メリックは、教授やケンドール夫人やその他の人々の偽善にも気づいていたのではないかと思います。ラストの行為は、本当の人間としての尊厳は自分の手で、というメリックの行動にも現れています。しかし無自覚であったり、思い悩む質のものであっても、周囲の人々の彼に対する気持ちは、善意には間違いありません。メリックは偽善を捨てて、感謝しながら善意を受け取ったのだと思います。その心がメリックの手作りの塔ではなかったでしょうか?半分だけでも塔の見える場所に連れて来てくれた人たち。下半分は想像で作られましたが、本当にメリックが過ごしたかった生活は、その下半分にあるように思いました。

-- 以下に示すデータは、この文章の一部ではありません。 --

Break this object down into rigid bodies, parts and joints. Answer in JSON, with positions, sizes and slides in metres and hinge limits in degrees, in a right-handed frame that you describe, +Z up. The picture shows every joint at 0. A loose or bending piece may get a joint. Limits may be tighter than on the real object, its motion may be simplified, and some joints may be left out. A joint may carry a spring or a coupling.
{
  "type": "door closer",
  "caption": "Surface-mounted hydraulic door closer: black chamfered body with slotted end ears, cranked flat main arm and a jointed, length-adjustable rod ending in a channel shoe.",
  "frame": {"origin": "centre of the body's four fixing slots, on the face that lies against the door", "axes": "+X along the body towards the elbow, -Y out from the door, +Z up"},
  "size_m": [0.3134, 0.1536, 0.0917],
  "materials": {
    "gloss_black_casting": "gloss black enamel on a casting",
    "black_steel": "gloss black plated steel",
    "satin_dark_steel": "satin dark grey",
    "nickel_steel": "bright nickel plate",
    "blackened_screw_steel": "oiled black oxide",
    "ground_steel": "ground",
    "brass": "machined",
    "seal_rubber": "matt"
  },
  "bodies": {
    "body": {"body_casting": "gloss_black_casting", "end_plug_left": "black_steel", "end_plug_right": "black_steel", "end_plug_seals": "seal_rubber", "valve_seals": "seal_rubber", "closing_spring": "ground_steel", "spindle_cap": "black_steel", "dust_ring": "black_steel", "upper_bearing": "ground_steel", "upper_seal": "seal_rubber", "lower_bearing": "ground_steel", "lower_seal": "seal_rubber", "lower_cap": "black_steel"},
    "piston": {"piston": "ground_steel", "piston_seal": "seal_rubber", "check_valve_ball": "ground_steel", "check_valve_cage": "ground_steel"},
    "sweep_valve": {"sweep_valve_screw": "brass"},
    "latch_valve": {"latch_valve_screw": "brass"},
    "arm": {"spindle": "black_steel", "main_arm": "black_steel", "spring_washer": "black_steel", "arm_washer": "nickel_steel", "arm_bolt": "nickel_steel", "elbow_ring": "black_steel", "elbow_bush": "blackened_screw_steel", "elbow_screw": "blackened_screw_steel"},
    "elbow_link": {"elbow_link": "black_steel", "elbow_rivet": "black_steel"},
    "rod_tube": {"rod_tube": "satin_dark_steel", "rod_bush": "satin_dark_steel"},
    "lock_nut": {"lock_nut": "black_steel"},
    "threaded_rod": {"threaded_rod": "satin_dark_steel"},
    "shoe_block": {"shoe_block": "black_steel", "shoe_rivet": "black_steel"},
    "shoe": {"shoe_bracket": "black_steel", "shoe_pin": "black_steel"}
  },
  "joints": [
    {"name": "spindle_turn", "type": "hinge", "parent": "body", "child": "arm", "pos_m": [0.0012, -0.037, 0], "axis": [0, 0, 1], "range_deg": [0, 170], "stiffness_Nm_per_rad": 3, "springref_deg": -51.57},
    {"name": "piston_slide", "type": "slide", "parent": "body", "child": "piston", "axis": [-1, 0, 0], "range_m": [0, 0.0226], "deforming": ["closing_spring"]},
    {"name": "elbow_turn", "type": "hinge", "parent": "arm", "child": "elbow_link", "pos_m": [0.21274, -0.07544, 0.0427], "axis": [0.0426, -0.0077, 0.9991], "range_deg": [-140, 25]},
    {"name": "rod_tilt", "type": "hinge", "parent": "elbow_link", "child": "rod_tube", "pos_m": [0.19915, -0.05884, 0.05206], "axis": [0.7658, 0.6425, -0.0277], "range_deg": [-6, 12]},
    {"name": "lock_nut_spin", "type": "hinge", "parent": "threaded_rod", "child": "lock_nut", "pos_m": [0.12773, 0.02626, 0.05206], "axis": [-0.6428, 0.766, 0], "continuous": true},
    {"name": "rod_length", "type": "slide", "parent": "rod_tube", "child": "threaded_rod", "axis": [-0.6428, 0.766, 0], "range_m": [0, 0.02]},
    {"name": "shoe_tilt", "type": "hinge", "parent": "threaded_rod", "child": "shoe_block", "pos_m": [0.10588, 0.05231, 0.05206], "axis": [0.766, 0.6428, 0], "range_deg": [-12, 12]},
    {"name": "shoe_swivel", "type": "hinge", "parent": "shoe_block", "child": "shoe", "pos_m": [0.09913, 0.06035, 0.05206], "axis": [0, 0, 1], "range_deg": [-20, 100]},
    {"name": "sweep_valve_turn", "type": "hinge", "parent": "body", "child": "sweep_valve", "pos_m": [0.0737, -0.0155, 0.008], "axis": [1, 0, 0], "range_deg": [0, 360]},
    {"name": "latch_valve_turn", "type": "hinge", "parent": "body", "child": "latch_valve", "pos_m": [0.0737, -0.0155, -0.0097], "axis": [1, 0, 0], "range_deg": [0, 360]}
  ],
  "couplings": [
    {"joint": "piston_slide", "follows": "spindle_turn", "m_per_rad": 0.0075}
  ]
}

教授の家にメリックが招かれた時、必死で同様を隠し彼と握手する夫人に、美しい自分の母の写真を見せるメリックが、「こんな美しい母が、自分のような子供を産んで、さぞ失望させてしまったでしょう。」と言った時、夫人は心の底からの涙を見せます。そして私も泣きました。こんな体に生んでしまってと自分を責めても、母親は絶対そんな事は思いません。メリックだけでなくその言葉から、息子と生きられなかった彼の母の悲しさまでも感じてしまいました。

私の今回の解釈があっているのか、間違っているのかわかりません。ただ人間として尊厳を持って生きるとは、とてもひとことでは言えないのだと思います。そして生半可な同情や憐れみは、きっとそうされる側の人には見抜かれるのでしょう。私は末っ子が20歳になれば、障害者の方たちを手助けするボランティアがしたいと思っていますが、何故そう思うのか、今一度自分にしっかり問いかけたいと思います。